School's Invention Convention gets students thinking



Willy Gun explains his project at the Invention Convention on Thursday at Lowell Whiteman Primary School.

Willy Gun explains his project at the Invention Convention on Thursday at Lowell Whiteman Primary School.


Third-grader Noah Zedeck, 9, left, watches as sixth-grader Hailey Gray tests his "Idea Machine" during Thursday's Invention Convention at the Lowell Whiteman Primary School.

— If things go right for Noah Zedeck, he'll have a homework crunching machine for years to come.

As part of the Lowell Whiteman Primary School's Invention Convention, Zedeck created "The Noah Idea Machine."

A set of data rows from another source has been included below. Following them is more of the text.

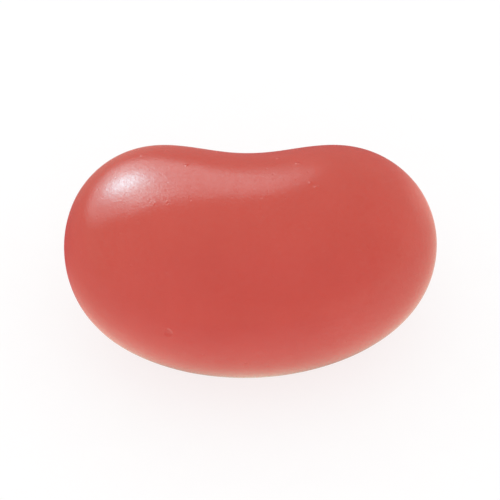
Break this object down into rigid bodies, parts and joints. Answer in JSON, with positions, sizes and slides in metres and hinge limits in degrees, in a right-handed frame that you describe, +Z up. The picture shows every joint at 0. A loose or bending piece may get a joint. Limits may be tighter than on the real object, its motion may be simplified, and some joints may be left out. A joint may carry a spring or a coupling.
{
  "type": "jelly bean",
  "caption": "Kidney-shaped sugar-shelled chewy sweet in glossy coral red, lying on its side with a shallow dent along the back.",
  "frame": {"origin": "under the middle of the bean's box, on the small flat it rests on", "axes": "+X along the bean from tip to tip, +Y across it towards the dent, +Z up through its thickness"},
  "size_m": [0.016, 0.0108, 0.0088],
  "materials": {
    "shell": "polished sugar shell, coral red, softly glossy, with a very fine orange-peel texture and a few tiny pits"
  },
  "bodies": {
    "root": {"bean": "shell"}
  },
  "joints": []
}
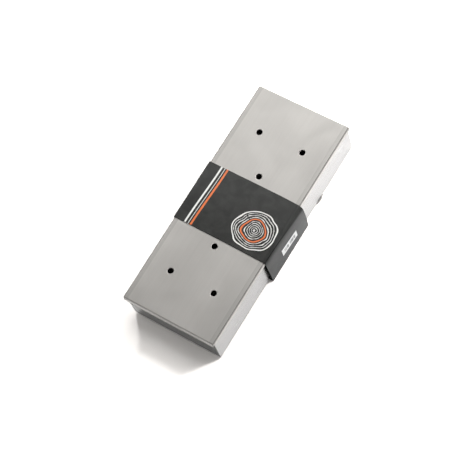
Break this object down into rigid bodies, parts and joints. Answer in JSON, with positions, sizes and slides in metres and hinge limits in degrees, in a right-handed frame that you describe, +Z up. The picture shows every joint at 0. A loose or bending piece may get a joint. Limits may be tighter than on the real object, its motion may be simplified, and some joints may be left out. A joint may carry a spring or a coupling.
{
  "type": "grill smoker box",
  "caption": "Long flat sheet-metal box with a perforated lid that slides on rolled rims, closed by a slack card band.",
  "frame": {"origin": "under the middle of the object's outer size, on the plane it stands on", "axes": "+X across the box towards the slack side of the sleeve, +Y along the box towards its rear end, +Z up"},
  "size_m": [0.0936, 0.2216, 0.0405],
  "materials": {
    "tray_steel": "bright rolled stainless sheet with a faint lengthwise grain",
    "end_wall_steel": "bright rolled stainless sheet with a faint upright grain",
    "lid_steel": "satin stainless sheet with a lengthwise grain and soft cloudy patches",
    "printed_card": "charcoal printed card with a satin surface and pale cut edges",
    "label_paper": "matt white paper with plain grey bars"
  },
  "bodies": {
    "tray": {"tray_shell": "tray_steel", "front_end_wall": "end_wall_steel", "rear_end_wall": "end_wall_steel"},
    "lid": {"sliding_lid": "lid_steel"},
    "sleeve": {"card_sleeve": "printed_card", "paper_label": "label_paper"}
  },
  "joints": [
    {"name": "lid_slide", "type": "slide", "parent": "tray", "child": "lid", "axis": [0, -1, 0], "range_m": [0, 0.219]},
    {"name": "sleeve_slide", "type": "slide", "parent": "tray", "child": "sleeve", "axis": [0, -1, 0], "range_m": [-0.141, 0.141]}
  ]
}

Zedeck, 9, said his grandfather helped him conceive his invention after he struggled with some homework. The Noah Idea Machine is in the form of a cone-shaped hat equipped with a microphone. The wearer of the hat is intended to pronounce a magic word - Aleeswokee-molley-pond - into the microphone.

"I had trouble coming up with ideas," Zedeck said. "I thought this would be good to help others."

While Zedeck, a third-grader, said the machine doesn't totally work, it does get him thinking. That's something Whiteman science teacher Mick Paulis hoped for when he planned the Invention Convention.

Paulis, who teaches kindergarten to eighth-grade science, said instead of doing a classic science fair where students could go to a book and replicate something that's already been done, he challenged the group of third and fourth-graders to come up with something that would help people.

"I think this gives them more creativity," Paulis said. "This made them come up with their own idea instead of going to a book for a recipe."

Along with the inventions, the students were allowed to take an existing invention and build on it.

They also were required to do a short report on someone or something that helped them do their invention.

Zedeck did his report on Sir Humphry Davy, who created one of the first safety lamps.

Others, like Willy Gunn used more recent ideas to create an invention. Gunn took the popular Heelys - shoes that double as skates - and made Switch Blades. The Switch Blades go from a shoe to rollerblades to ice skates.

"I like to skate and I came up with the idea while skiing," Gunn said. "I think it's pretty cool."